There's a long history of chemical engraving used in photographic reproduction. But this is the first time I thought of using a toner transfer (I'm certain that others have, tho.) All photomechanical processes (offset printing, copy machines, inkjets, etc.) are high contrast (ink is essentially present, or it isn't), so greyscales are approximated with halftones, etc. Rotogravure plates were exposed with a screen grid first, then the image--producing a halftone. But it's pretty easy to apply one to an image before printing the transfer. If the transfer process isn't accurate enough to hold a halftone image, perhaps the plate could be 'dusted' with asphaltum or rosin ala traditional photogravure...

. Wow! I'm amazed at the detail that comes through. . Great design, too. I love the pic. . Please give us an update after paint/polish/varnish.


10 years ago

heya, i'm just getting started on vonslatt's adaptation of Greenart's technique as well.

it seems to be working quite well, but it seems to etch in slow motion. I seem to be only drawing .2 amps from a pc power supply, connected to a 12 volt output.

the water is fully saturated with copper sulfate (zep root kill) and the anode and cathode are about 1/4 inch from each other.

this is a 250 watt power supply but some napkin math says that should be able to support 20.83 amps..

von slatt seems to be pulling 10 amps, and etching deep in 1 hour or so.
i'm running at 1/10th the speed.

got any suggestions? and got a picture of the setup you used?

here's another guy who's posted a page on the technique:

this works well, i just feel odd leaving it running all night to get any results. fire bad. :)
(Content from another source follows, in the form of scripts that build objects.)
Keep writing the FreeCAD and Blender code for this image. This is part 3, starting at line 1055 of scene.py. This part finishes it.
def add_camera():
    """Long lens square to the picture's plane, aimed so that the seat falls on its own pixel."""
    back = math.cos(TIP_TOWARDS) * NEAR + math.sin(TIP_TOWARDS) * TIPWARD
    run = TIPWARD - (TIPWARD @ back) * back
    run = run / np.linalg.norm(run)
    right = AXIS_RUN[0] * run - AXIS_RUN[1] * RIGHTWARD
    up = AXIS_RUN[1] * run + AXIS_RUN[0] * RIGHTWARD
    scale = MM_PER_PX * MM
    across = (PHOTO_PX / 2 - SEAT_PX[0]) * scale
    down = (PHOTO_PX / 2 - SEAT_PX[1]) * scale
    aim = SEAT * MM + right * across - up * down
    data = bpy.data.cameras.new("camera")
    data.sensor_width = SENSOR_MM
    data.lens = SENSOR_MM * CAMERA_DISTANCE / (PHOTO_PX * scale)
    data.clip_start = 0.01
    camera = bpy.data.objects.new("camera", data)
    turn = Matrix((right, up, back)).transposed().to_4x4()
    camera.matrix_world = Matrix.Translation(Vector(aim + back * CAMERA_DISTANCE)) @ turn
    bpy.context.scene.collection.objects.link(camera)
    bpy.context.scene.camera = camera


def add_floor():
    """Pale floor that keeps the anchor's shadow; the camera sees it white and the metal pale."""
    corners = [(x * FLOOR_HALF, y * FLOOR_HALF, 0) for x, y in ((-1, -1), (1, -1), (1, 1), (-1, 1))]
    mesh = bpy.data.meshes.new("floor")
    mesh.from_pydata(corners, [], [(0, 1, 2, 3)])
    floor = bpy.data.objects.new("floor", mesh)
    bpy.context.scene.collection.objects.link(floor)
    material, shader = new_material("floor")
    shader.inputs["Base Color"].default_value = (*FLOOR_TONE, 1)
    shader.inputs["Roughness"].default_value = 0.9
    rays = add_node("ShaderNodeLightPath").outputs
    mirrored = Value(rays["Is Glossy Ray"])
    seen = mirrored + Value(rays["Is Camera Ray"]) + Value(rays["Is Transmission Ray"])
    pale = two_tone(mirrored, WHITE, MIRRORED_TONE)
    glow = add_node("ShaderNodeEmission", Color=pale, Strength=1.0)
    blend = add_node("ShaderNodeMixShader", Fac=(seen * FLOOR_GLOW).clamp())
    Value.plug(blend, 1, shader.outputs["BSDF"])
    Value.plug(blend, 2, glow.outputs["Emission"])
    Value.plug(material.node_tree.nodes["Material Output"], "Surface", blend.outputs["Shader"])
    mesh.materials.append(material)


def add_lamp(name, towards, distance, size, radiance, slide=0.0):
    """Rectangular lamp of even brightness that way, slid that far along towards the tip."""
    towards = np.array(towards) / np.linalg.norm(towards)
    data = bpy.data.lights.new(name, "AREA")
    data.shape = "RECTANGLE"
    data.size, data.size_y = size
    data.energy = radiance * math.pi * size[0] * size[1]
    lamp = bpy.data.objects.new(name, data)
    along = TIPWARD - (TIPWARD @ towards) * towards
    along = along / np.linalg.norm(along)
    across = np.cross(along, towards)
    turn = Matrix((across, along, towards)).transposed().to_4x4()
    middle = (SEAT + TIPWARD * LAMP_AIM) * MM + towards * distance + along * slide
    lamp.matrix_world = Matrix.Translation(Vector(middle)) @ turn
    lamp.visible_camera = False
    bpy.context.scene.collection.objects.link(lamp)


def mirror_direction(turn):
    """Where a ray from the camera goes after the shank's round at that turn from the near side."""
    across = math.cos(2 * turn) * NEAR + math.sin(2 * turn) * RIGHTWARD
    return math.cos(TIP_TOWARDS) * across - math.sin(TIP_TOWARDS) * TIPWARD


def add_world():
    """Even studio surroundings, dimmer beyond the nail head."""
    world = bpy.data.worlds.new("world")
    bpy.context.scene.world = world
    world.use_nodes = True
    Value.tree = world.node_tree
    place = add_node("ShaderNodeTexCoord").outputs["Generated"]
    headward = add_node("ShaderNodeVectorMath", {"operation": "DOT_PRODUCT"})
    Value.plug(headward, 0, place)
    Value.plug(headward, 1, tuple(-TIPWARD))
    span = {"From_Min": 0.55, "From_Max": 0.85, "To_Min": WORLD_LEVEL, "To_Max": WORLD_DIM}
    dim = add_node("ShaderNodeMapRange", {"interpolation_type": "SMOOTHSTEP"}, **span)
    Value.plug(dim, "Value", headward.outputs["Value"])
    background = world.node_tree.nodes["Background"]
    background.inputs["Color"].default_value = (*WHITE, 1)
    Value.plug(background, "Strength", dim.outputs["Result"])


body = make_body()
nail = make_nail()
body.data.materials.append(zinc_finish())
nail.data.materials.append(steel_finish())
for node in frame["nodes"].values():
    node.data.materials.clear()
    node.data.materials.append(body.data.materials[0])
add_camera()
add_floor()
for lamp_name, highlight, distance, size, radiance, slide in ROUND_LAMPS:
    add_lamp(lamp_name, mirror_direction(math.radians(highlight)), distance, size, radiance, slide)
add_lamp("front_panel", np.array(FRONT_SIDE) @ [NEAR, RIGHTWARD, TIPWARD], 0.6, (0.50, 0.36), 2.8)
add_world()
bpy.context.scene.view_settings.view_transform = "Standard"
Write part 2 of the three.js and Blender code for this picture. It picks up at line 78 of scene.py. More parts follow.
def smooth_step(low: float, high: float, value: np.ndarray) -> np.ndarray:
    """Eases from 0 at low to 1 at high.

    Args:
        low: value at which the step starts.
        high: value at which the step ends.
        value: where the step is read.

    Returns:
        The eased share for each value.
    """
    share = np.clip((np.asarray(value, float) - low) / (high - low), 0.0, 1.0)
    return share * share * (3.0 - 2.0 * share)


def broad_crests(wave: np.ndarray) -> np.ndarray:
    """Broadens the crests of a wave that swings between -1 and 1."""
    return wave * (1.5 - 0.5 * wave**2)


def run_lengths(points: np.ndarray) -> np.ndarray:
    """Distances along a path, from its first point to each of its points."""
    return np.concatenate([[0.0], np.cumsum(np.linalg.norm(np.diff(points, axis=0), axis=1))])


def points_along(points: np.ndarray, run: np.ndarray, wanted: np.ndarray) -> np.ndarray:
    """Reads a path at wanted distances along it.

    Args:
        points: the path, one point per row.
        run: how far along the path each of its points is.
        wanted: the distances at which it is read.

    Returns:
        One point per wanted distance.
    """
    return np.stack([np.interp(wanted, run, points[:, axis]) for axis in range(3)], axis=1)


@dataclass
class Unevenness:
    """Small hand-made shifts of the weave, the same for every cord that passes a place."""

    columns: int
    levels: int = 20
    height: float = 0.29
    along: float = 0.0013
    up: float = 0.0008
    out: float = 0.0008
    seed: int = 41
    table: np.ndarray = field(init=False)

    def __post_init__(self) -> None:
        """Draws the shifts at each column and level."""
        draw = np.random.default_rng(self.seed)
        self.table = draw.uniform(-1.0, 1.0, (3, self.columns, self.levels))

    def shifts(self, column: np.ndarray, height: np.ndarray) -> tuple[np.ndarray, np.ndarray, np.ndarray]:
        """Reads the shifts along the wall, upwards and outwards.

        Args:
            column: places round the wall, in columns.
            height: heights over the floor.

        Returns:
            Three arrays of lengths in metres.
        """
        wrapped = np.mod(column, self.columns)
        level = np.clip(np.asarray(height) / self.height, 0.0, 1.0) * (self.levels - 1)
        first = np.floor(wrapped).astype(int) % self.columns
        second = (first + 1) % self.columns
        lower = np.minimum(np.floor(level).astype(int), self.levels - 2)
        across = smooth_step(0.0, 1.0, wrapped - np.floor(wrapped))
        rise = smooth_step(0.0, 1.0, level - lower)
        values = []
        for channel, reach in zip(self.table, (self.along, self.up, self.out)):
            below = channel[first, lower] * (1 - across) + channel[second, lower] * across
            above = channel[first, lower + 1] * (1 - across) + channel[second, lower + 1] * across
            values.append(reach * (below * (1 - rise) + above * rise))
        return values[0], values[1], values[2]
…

first off, you're never gonna draw 20 amps on this... most rigs draw less than three amps, but 2-3 is pretty common. The 12v rail on the power supply normally has a seperate amp rating from the entire supply, and it will be much less than 20 as well... Can I get a picture of your rig, and a description of each connection, from wall to plates? what is your anode? regarding pictures of my rig: I thought you'd never ask...


BTW it took about 30mins to get the relatively shallow etch I have.

Very nice.

Neat! I'm glad it worked out well for you!